Paulina Olowska - supporting women in Ukraine

Four years ago, UN Women UK and Maria Baibakova launched the annual sold-out event THE ART OF EMPOWERMENT, supporting women and girls worldwide through collaborations with artists.

Now, we are excited to announce a special edition by Paulina Olowska which is raising funds for our local team in Ukraine, both with women inside the country and those in need who are leaving as refugees.

Within Paulina Olowska’s practice, industry, leisure, and socialist symbolism occupy the same visual and cultural space. Her realist paintings, drawings, and collages borrow imagery from Eastern European and American popular culture creating a cross cultural reference that is evident throughout her practice, whilst engaging with the concepts of consumerism, feminism, and design. The outward appearance of Olowska’s female subjects is equally as important as the historical memories interwoven seamlessly throughout her collages and paintings. Olowska’s treatment of her subject’s materialization acts as a direct display of the spirit of the individual, which is likely to be contrasted against a uniformed surrounding reminiscent of life experienced behind the iron curtain.

For International Women’s Day on March 8, 2022, The Art of Empowerment has commissioned Olowska to create a special edition in aid of its mission of supporting women involved in the ongoing crisis in Ukraine. Proceeds from the sale of works will be matched and doubled when purchased from March 8 to 15 using the link below.

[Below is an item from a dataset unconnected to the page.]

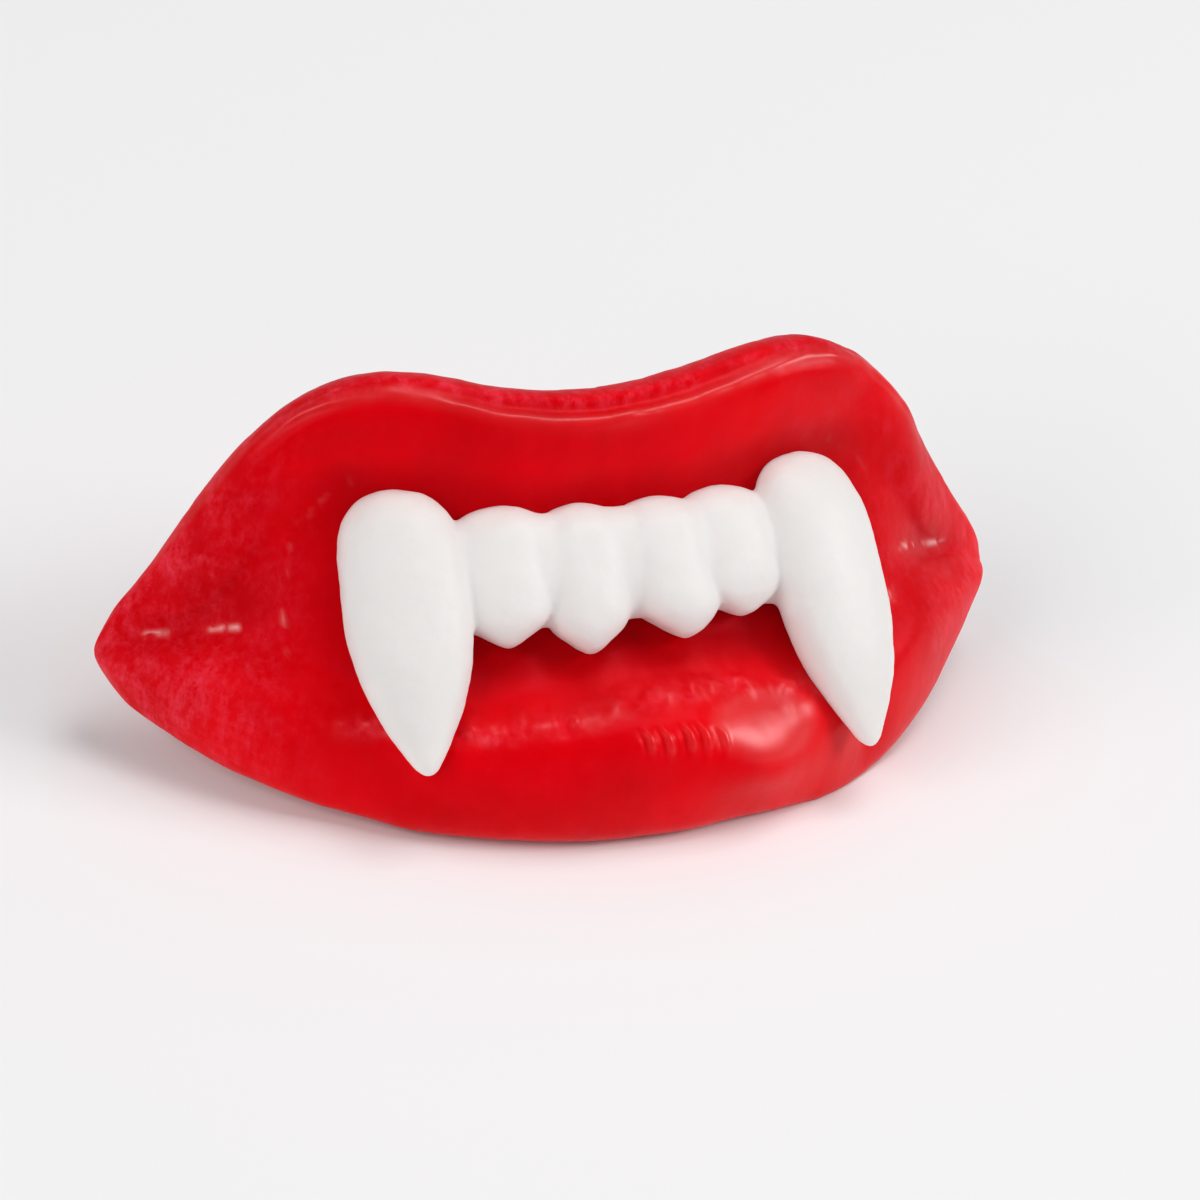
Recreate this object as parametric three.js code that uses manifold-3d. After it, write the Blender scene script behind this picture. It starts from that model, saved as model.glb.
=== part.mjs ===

An estimated 54% of people in need of assistance from the ongoing crisis in Ukraine are women, and women and girls are consistently disproportionately affected by conflict. More than 1.5 million people – two thirds women and children – have been displaced since the start of the conflict in 2014 and now suffer from a lack of access to healthcare, housing and employment. These numbers are increasing rapidly with another 2 million estimated to have fled the country in the past month.

Women and girls are a high-risk group, exposed to heightened risks to their human rights. An increased number of women and girls caught in the conflicts will experience violence, exploitation and a lack of access to basic services.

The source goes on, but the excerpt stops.